++++ EXTRACTED ENTRIES ++++

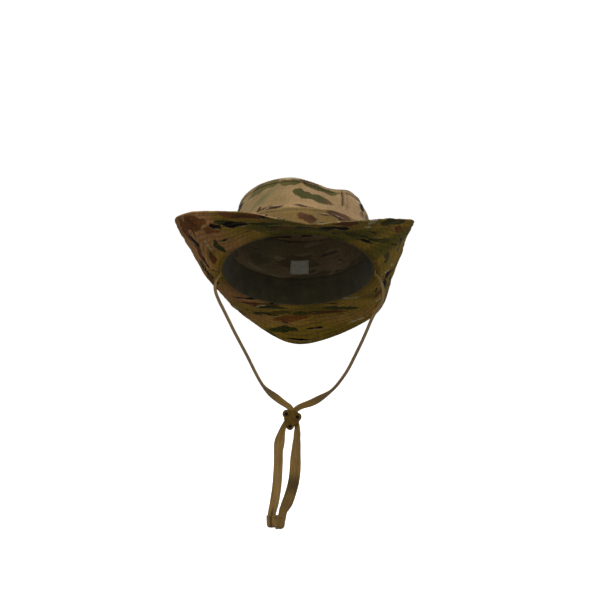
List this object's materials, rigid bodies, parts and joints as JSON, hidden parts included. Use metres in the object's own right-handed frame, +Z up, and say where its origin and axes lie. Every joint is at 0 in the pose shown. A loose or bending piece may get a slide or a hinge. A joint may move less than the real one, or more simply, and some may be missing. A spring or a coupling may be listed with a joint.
{
  "type": "boonie hat",
  "caption": "Wide-brimmed soft field hat with a vented crown, foliage band, inner sweatband and a tape chin strap with a riveted slider; the brim is curled up at the sides.",
  "frame": {"origin": "centre of the head opening, where the wearer's head holds the hat", "axes": "+Z up as the hat is worn, -Y the wearer's front, +X the wearer's left; the hat sits tilted back 22 degrees"},
  "size_m": [0.2619, 0.3029, 0.3888],
  "materials": {
    "camo_cloth": "matt ripstop, camouflage print",
    "camo_cloth_light": "matt ripstop, camouflage print",
    "lining_cloth": "matt",
    "olive_cloth": "matt twill",
    "vent_metal": "matt dark brown paint",
    "vent_mesh": "matt dark wire mesh",
    "strap_tape": "matt woven tape",
    "slider_leather": "satin",
    "rivet_metal": "satin dark",
    "label_cloth": "satin woven, blank"
  },
  "bodies": {
    "hat": {"brim_interlining": "lining_cloth", "brim_top_back": "camo_cloth", "brim_top_front": "camo_cloth", "brim_under_back": "camo_cloth", "brim_under_front": "camo_cloth", "crown_back": "camo_cloth_light", "crown_front": "camo_cloth_light", "crown_top": "camo_cloth_light", "foliage_band": "camo_cloth", "size_label": "label_cloth", "sweatband": "olive_cloth", "top_seam_tape": "camo_cloth_light", "vent_eyelet_back_left": "vent_metal", "vent_eyelet_back_right": "vent_metal", "vent_eyelet_front_left": "vent_metal", "vent_eyelet_front_right": "vent_metal", "vent_screen_back_left": "vent_mesh", "vent_screen_back_right": "vent_mesh", "vent_screen_front_left": "vent_mesh", "vent_screen_front_right": "vent_mesh", "vent_washer_back_left": "vent_metal", "vent_washer_back_right": "vent_metal", "vent_washer_front_left": "vent_metal", "vent_washer_front_right": "vent_metal"},
    "chin_strap": {"chin_strap_right_upper": "strap_tape", "chin_strap_left_upper": "strap_tape", "chin_strap_right_tail": "strap_tape", "chin_strap_left_tail": "strap_tape", "strap_end_tab": "strap_tape"},
    "slider": {"slider_front": "slider_leather", "slider_back": "slider_leather", "slider_rivet_1": "rivet_metal", "slider_rivet_2": "rivet_metal", "slider_rivet_3": "rivet_metal"}
  },
  "joints": [
    {"name": "chin_strap_swing", "type": "hinge", "parent": "hat", "child": "chin_strap", "pos_m": [0, 0, -0.0035], "axis": [1, 0, 0], "range_deg": [-80, 35]},
    {"name": "slider_slide", "type": "slide", "parent": "chin_strap", "child": "slider", "axis": [0, 0, -1], "range_m": [-0.02, 0.07], "deforming": ["chin_strap_right_upper", "chin_strap_left_upper", "chin_strap_right_tail", "chin_strap_left_tail"]}
  ]
}
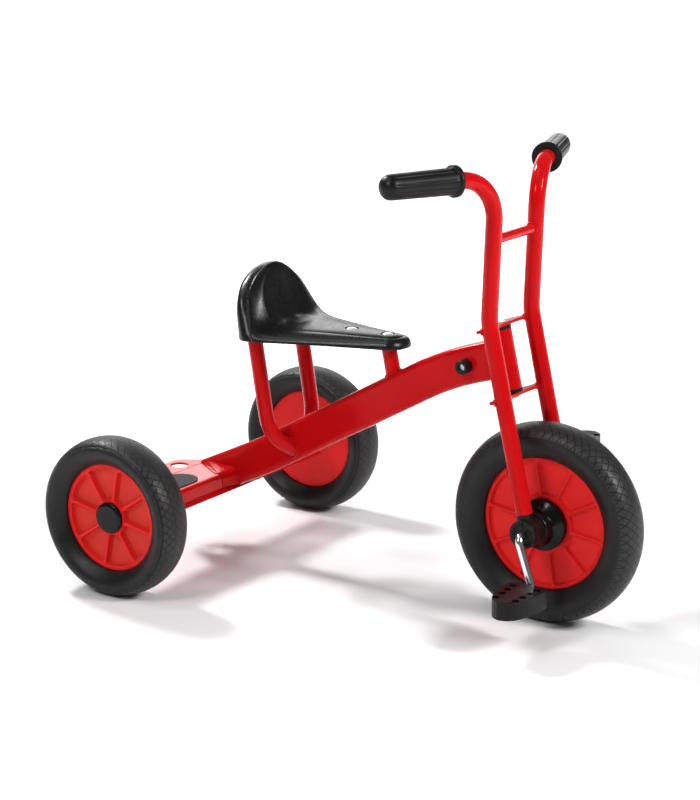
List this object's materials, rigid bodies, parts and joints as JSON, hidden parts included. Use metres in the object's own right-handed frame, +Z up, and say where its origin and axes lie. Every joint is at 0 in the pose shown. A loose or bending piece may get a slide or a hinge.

++++

Your task is to print the whole listing again exactly.

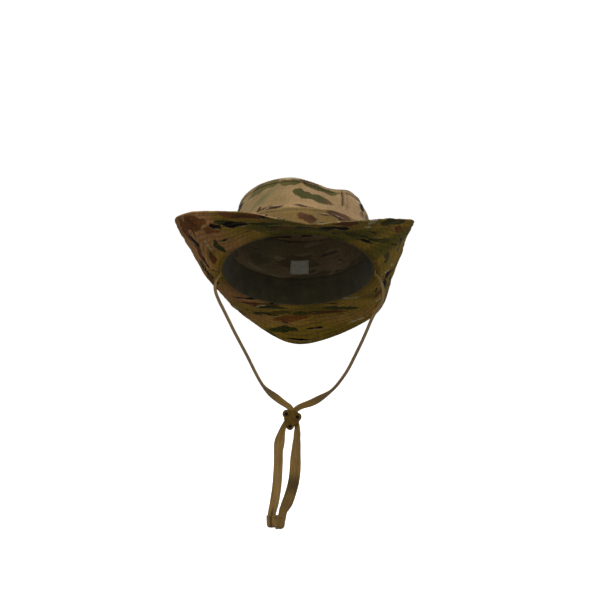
List this object's materials, rigid bodies, parts and joints as JSON, hidden parts included. Use metres in the object's own right-handed frame, +Z up, and say where its origin and axes lie. Every joint is at 0 in the pose shown. A loose or bending piece may get a slide or a hinge. A joint may move less than the real one, or more simply, and some may be missing. A spring or a coupling may be listed with a joint.
{
  "type": "boonie hat",
  "caption": "Wide-brimmed soft field hat with a vented crown, foliage band, inner sweatband and a tape chin strap with a riveted slider; the brim is curled up at the sides.",
  "frame": {"origin": "centre of the head opening, where the wearer's head holds the hat", "axes": "+Z up as the hat is worn, -Y the wearer's front, +X the wearer's left; the hat sits tilted back 22 degrees"},
  "size_m": [0.2619, 0.3029, 0.3888],
  "materials": {
    "camo_cloth": "matt ripstop, camouflage print",
    "camo_cloth_light": "matt ripstop, camouflage print",
    "lining_cloth": "matt",
    "olive_cloth": "matt twill",
    "vent_metal": "matt dark brown paint",
    "vent_mesh": "matt dark wire mesh",
    "strap_tape": "matt woven tape",
    "slider_leather": "satin",
    "rivet_metal": "satin dark",
    "label_cloth": "satin woven, blank"
  },
  "bodies": {
    "hat": {"brim_interlining": "lining_cloth", "brim_top_back": "camo_cloth", "brim_top_front": "camo_cloth", "brim_under_back": "camo_cloth", "brim_under_front": "camo_cloth", "crown_back": "camo_cloth_light", "crown_front": "camo_cloth_light", "crown_top": "camo_cloth_light", "foliage_band": "camo_cloth", "size_label": "label_cloth", "sweatband": "olive_cloth", "top_seam_tape": "camo_cloth_light", "vent_eyelet_back_left": "vent_metal", "vent_eyelet_back_right": "vent_metal", "vent_eyelet_front_left": "vent_metal", "vent_eyelet_front_right": "vent_metal", "vent_screen_back_left": "vent_mesh", "vent_screen_back_right": "vent_mesh", "vent_screen_front_left": "vent_mesh", "vent_screen_front_right": "vent_mesh", "vent_washer_back_left": "vent_metal", "vent_washer_back_right": "vent_metal", "vent_washer_front_left": "vent_metal", "vent_washer_front_right": "vent_metal"},
    "chin_strap": {"chin_strap_right_upper": "strap_tape", "chin_strap_left_upper": "strap_tape", "chin_strap_right_tail": "strap_tape", "chin_strap_left_tail": "strap_tape", "strap_end_tab": "strap_tape"},
    "slider": {"slider_front": "slider_leather", "slider_back": "slider_leather", "slider_rivet_1": "rivet_metal", "slider_rivet_2": "rivet_metal", "slider_rivet_3": "rivet_metal"}
  },
  "joints": [
    {"name": "chin_strap_swing", "type": "hinge", "parent": "hat", "child": "chin_strap", "pos_m": [0, 0, -0.0035], "axis": [1, 0, 0], "range_deg": [-80, 35]},
    {"name": "slider_slide", "type": "slide", "parent": "chin_strap", "child": "slider", "axis": [0, 0, -1], "range_m": [-0.02, 0.07], "deforming": ["chin_strap_right_upper", "chin_strap_left_upper", "chin_strap_right_tail", "chin_strap_left_tail"]}
  ]
}
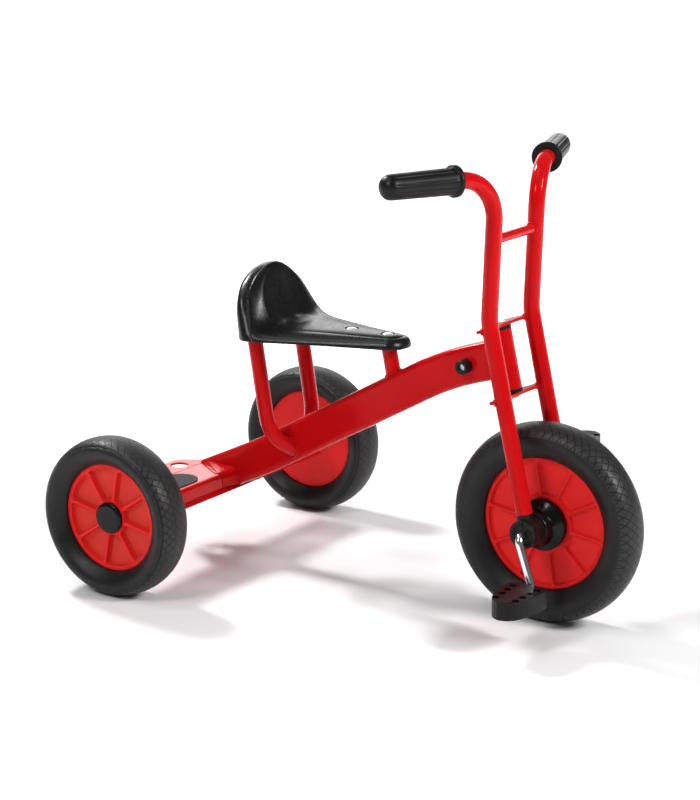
List this object's materials, rigid bodies, parts and joints as JSON, hidden parts included. Use metres in the object's own right-handed frame, +Z up, and say where its origin and axes lie. Every joint is at 0 in the pose shown. A loose or bending piece may get a slide or a hinge.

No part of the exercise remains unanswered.